DAVID G. CAMPBELL, District Judge.
Before the Court is Kayer's motion for reconsideration. (Doc. 84.) Kayer asks the Court to reconsider its order denying the claims raised in his supplemental Martinez brief. (Doc. 81.) For the reasons set forth below, the motion is denied.
"The Court will ordinarily deny a motion for reconsideration of an Order absent a showing of manifest error or a showing of new facts or legal authority that could not have been brought to its attention earlier with reasonable diligence." LRCiv 7.2(g)(1). Kayer asserts that the Court applied an incorrect standard in evaluating his arguments under Martinez v. Ryan, 132 S.Ct. 1309 (2012).
In Martinez, the Supreme Court held that "when a State requires a prisoner to raise an ineffective-assistance-of-trial-counsel claim in a collateral proceeding, a prisoner may establish cause for a default of an ineffective-assistance claim in two circumstances." 132 S. Ct. at 1318. As relevant here, one of those circumstances "is where appointed counsel in the initial-review collateral proceeding, where the claim should have been raised, was ineffective under the standards of Strickland v. Washington, 466 U.S. 668 (1984)." Id. The Court added that "[t]o overcome the default, a prisoner must also demonstrate that the underlying ineffective-assistance-of-trial-counsel claim is a substantial one, which is to say that the prisoner must demonstrate that the claim has some merit." Id.
In addressing Kayer's defaulted claims of ineffective assistance of trial counsel, this Court reviewed Ninth Circuit cases analyzing Martinez, including Clabourne v. Ryan, 745 F.3d 362, 377 (9th Cir. 2014), overruled on other grounds by McKinney v. Ryan, 813 F.3d 798, 818 (9th Cir. 2015) (en banc). (Doc. 81 at 4-5.) In Clabourne the Ninth Circuit held that to demonstrate cause under Martinez a petitioner must establish that post-conviction counsel was ineffective according to the standards of Strickland v. Washington, 466 U.S. 668 (1984). Accordingly, a petitioner must establish that counsel's performance was deficient and that "there was a reasonable probability that, absent the deficient performance, the result of the post-conviction proceedings would have been different." Clabourne, 745 F.3d at 377; see Pizzuto v. Ramirez, 783 F.3d 1171, 1178 (9th Cir. 2015). To establish "prejudice," the petitioner must show that the "underlying ineffective-assistance-of-trial-counsel claim is a substantial one, which is to say that the prisoner must demonstrate that the claim has some merit." Id. Citing Clabourne, this Court found that Kayer's default of the ineffective assistance claims was not excused because post-conviction counsel did not perform at a constitutionally ineffective level. (Doc. 81 at 15-17.)

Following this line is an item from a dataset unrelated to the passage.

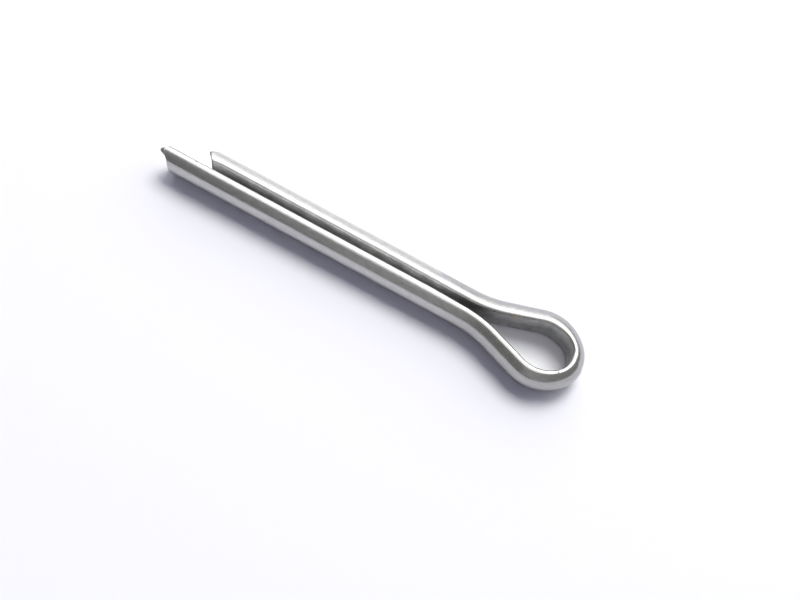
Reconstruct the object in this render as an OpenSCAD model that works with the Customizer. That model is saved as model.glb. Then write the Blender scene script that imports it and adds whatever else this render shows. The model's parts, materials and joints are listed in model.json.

In his motion for reconsideration, Kayer criticizes the Clabourne framework, which he contends is inconsistent with Martinez and the en banc opinion in Dickens v. Ryan, 740 F.3d 1302 (9th Cir. 2014). (Doc. 84 at 4-5.) Kayer argues that Dickens "requires only a showing that the underlying trial-counsel ineffective assistance of counsel claim is substantial, and not a showing that the outcome of the post-conviction proceeding would have been different." (Doc. 84 at 5.)
The Ninth Circuit recently rejected this argument. In Runningeagle v. Ryan, No. 07-99026, 2016 WL 3213095, at *10 n.13 (9th Cir. June 10, 2016), the court "decline[d] to revisit the Clabourne/Pizzuto standard."
And even if nothing more than a "substantial" claim was required, it has not been shown here. The Court's previous decision correctly identified the test for a "substantial" claim under Martinez. (Doc. 81 at 5 ("a claim is substantial if it meets the standard for issuing a certificate of appealability).) The Court then specifically found that none of Kayer's defaulted ineffective assistance of counsel claims was "substantial" under this test. (Doc. 81 at 9, 12, 13, 15, 17-18.)